Quintenz, a former Commissioner of the U.S. Commodity Futures Trading Commission, will receive an annual director fee of $250,000 and warrants to purchase 207,565 common shares at exercise prices ranging from $5.420 to $7.046 per share. These warrants are exercisable for five years and vest in four equal installments over 24 months, starting six months after the issue date, if he remains a director.
With his appointment, the Board now has five members, including three directors deemed independent under Nasdaq rules, and the Audit Committee has three independent members. Nasdaq notified the company on January 8, 2026 that it has regained compliance with Nasdaq Listing Rules 5605(b)(1) and 5605(c)(2) following a prior independence shortfall caused by a director’s death in 2025.

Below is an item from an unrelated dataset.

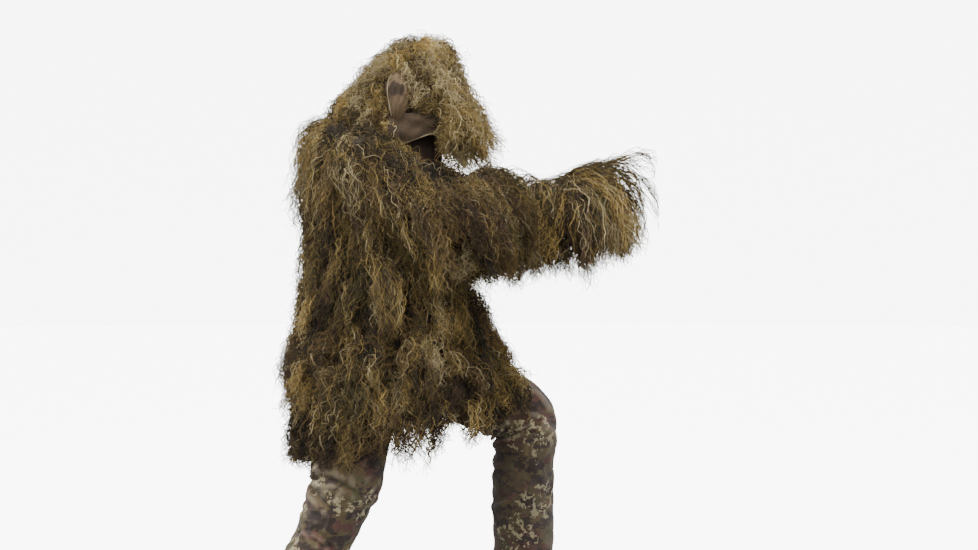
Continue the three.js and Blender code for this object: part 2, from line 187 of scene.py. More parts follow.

Sui Group Holdings Limited filed a current report to highlight a new corporate milestone. On January 8, 2026, the company issued a press release stating that it surpassed 108 million SUI in its treasury, indicating a sizable holding of SUI as a balance sheet asset. The press release is attached as Exhibit 99.1 and is treated as information that is furnished rather than filed under securities law, which affects how it is incorporated into other regulatory documents.
Sui Group Holdings Limited reported that its board appointed independent director Dana Wagner to the Compensation Committee and the Corporate Governance and Nominating Committee.
The board determined that Wagner meets the independence and qualification standards of Nasdaq Listing Rule 5605. His appointment fills previously disclosed vacancies so that both committees now have two qualified members. The company had received a Nasdaq letter on July 22, 2025 noting non-compliance with committee composition requirements after the unexpected passing of a former director, and Nasdaq granted a cure period extending to the next annual shareholder meeting or specified dates in 2026.
These changes restore full committee membership and address the prior Nasdaq deficiency related to board committee composition.